BZD6008 Cognition Affect

This module intends to familiarize students with fundamental research on social psychology, and to help students develop skills including generating and conceptualizing ideas, critical thinking, and designing studies. Topics include:

Thinking:
1. Perception and attention
2. Learning and memory
3. Automaticity, implicit processes, priming
4. Embodiment
5. Metacognition, fluency, and problem solving

Feeling:
6. Emotions and mood, including discrete emotions, affective ambivalence
7. Subjective well-being, stress and strain
8. Affect as information, affective forecasting
9. Perspective taking, empathy, anthropomorphism, dehumanization

Understanding:
10. Influence and persuasion
11. Attitude measurement – preference, choice, evaluation, context effects
12. Self and identity, egoism-altruism, prosocial behavior

BZD6012 Experimental Design

This course is aimed at doctoral students who intend to conduct experimental and quasi-experimental research for the study of individuals’ behavior in business (e.g., marketing, organizational behavior) and related disciplines (e.g., psychology).
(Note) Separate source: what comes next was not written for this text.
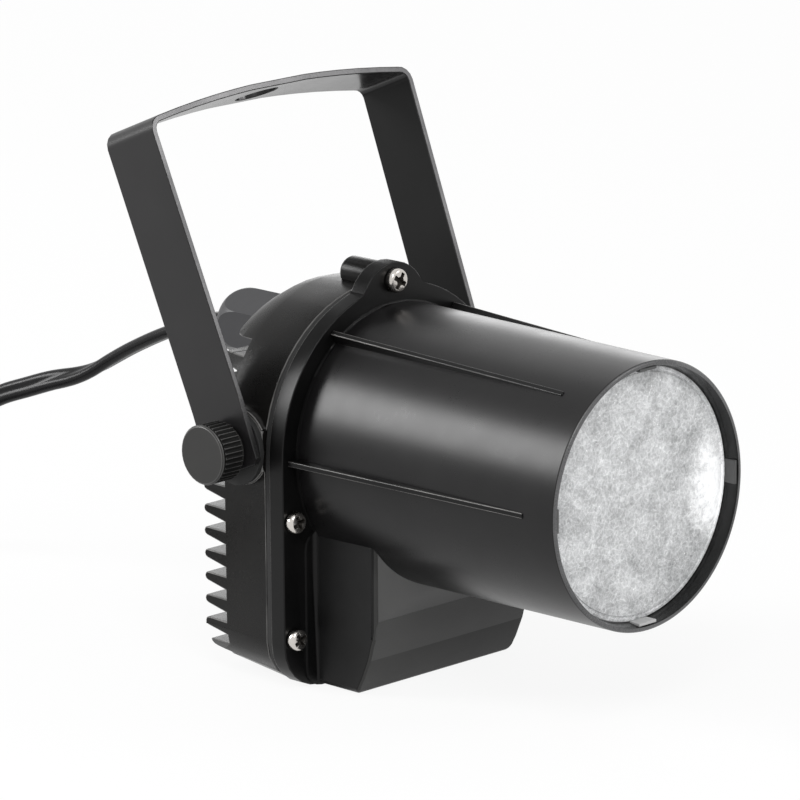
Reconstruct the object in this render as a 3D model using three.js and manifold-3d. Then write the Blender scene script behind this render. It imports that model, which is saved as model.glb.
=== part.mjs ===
// Small LED pinspot light: a lamp barrel on a finned housing, a strap yoke with thumb screws, a mains lead.
// Millimetres. X is the tilt axis, the beam leaves along -Y and +Z is up. The lamp stands on z = 0.
import * as THREE from 'three';
import { mergeVertices } from 'three/addons/utils/BufferGeometryUtils.js';
import Module from 'manifold-3d';

const wasm = await Module();
wasm.setup();

// General
const gap = 0.3;
const overrun = 2;
const weld = 0.0001;
const degree = Math.PI / 180;

// Flange and lamp barrel
const boxRoom = 24.2;
const halfWidth = 37.6;
const footRadius = 11.5;
const flangeThickness = 4.6;
const barrelLength = 82.7;
const flangeLip = 5.6;
const barrelDraft = 0.8;
const barrelWall = 2.1;
const rimRound = 0.6;
const collarRim = 0.55;
const collarHeight = 0.6;
const lensRecess = 4.5;
const lensThickness = 3;
const lensStep = 0.4;
const lensRimWidth = 0.8;
const lensGasketThickness = 1.2;
const ledgeWidth = 2.3;
const ledgeThickness = 2;
const catchReach = 0.9;
const catchWidth = 5;
const catchLength = 1.2;

// Tapered ribs along the barrel
const ribLength = 73;
const ribThickness = 1.3;
const ribInset = 1.6;
const ribTip = 0.5;
const ribAngles = [54.5, 125.5, 180, 0];

// Driver box under the barrel
const boxMargin = 11;
const boxDepth = 19.3;
const boxToeDepth = 12.8;
const boxUnderBarrel = 0.6;
const boxUnderAxis = 12.2;
const boxCorner = 1.5;
const boxNose = 1.2;
const boxWall = 2;
const plinthRim = 4.1;
const plinthUnderAxis = 17.7;
const plinthThickness = 0.7;
const toeShares = [[0, 0], [0.34, 0.17], [0.67, 0.38], [0.91, 0.61], [1, 0.8]];

// Housing screws
const screwRadius = 1.4;
const screwHeadRadius = 2.65;
const screwHeadHeight = 2.15;
const screwCrownShare = 0.7;
const screwCheekShare = 0.55;
const screwLength = 13;
const screwInset = 3.2;
const screwLow = 12.9;
const screwUnderAxis = 14.5;
const lugLift = 0.9;
const postRadius = 3.4;
const lugRadius = 10.8;
const lugDrop = 6.5;
const blendRadius = 1;
const topBossRadius = 3.8;
const topBossLength = 9.4;
const topBossDomeShares = [[1, 0.5], [0.87, 0.25], [0.5, 0.06], [0, 0]];

// Finned rear housing
const seamWidth = 1.8;
const rearInset = 0.4;
const sideDraft = 0.07;
const topDraft = 0.174;
const topDraftShares = [[0, 0], [0.61, 0.1], [0.84, 0.48], [1, 1]];
const footDraft = 0.11;
const rearWall = 2.6;
const floorFront = 18;
const finRoot = 21.6;
const finTip = 29.4;
const finPitch = 5.62;
const finRootThickness = 3.4;
const finTipThickness = 2.2;
const finsAbove = 3;
const bandHalf = 2.4;
const bottomPlate = 3.3;
const gasketWidth = 6;

// Yoke and its pivots
const pivotDepth = 14.4;
const pivotLift = 2.2;
const yokeTilt = 22.9;
const strapThickness = 1.5;
const strapWidth = 17.3;
const armClearance = 2;
const armFlare = 2.15;
const armStraight = 11;
const armBelow = 5.6;
const armLength = 80.3;
const armCorner = 1.5;
const strapBow = 2.9;
const strapLand = 9;
const bendRadius = 3.8;
const bowShares = [0.85, 0.68, 0.51, 0.36];
const leastLeanShare = 0.5;
const strapHoleRadius = 5.5;
const pivotBossRadius = 9.4;
const pivotBossRise = 0.5;
const innerBossRadius = 6.5;
const innerBossDepth = 12.1;
const frictionRadius = 9.2;

// Thumb screws
const studRadius = 2.5;
const studFree = 2.2;
const studInKnob = 4;
const insertRadius = 4;
const insertFloor = 2.3;
const knobRadius = 7.25;
const knurlDepth = 0.5;
const knurlCount = 36;
const knurlShares = [0, 0.45];
const knobLength = 6.9;
const knobDisc = 1.2;
const knobEdge = 0.4;
const knobWasherRadius = 6;
const knobWasherThickness = 1;

// Cable gland
const glandRiseShare = 0.5319;
const glandPadRadius = 9.6;
const glandPadFace = 29.5;
const glandThreadRadius = 6;
const glandNeckRadius = 5.6;
const glandHexRadius = 9;
const glandCollar = 3.8;
const glandNeck = 10;
const glandNutEnd = 47;
const glandDomeEnd = 54.8;
const glandChamfer = 0.4;
const glandDomeShares = [[1, 0], [0.95, 0.3], [0.84, 0.68]];
const glandDomeRadius = 5.4;
const glandWall = 2;
const sealLength = 5;
const lockNutRadius = 7.6;
const lockNutThickness = 3.7;

// Flat twin lead
const cordWidth = 5.3;
const cordThickness = 3.1;
const coreRadius = 1;
const coreSpacing = 2.5;
const coilCentre = [-56, 170];
const coilRadius = 30;
const coilTurns = 5.25;
const coilPitch = 5.9;
const coilLift = 0.8;
const coilLayer = 4;
const coilTail = 15;
const loopSteps = 24;
const coilLeadShares = [2, 1, 0.5];
const coilTailShares = [0.25, 0.5, 1];
const tieWidth = 6;
const tieThickness = 0.5;
const tieAngle = 225;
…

Topics include factorial designs, repeated (within-subject) and mixed designs, analysis of covariance, and mediation analysis. Importantly, the course examines these designs and analyses from the perspective of an applied behavioral researcher, not from that of a statistician. That is, the course emphasizes the actual use of proper data collection procedures and analyses techniques for rigorous theory testing instead of focusing on statistical theory per se.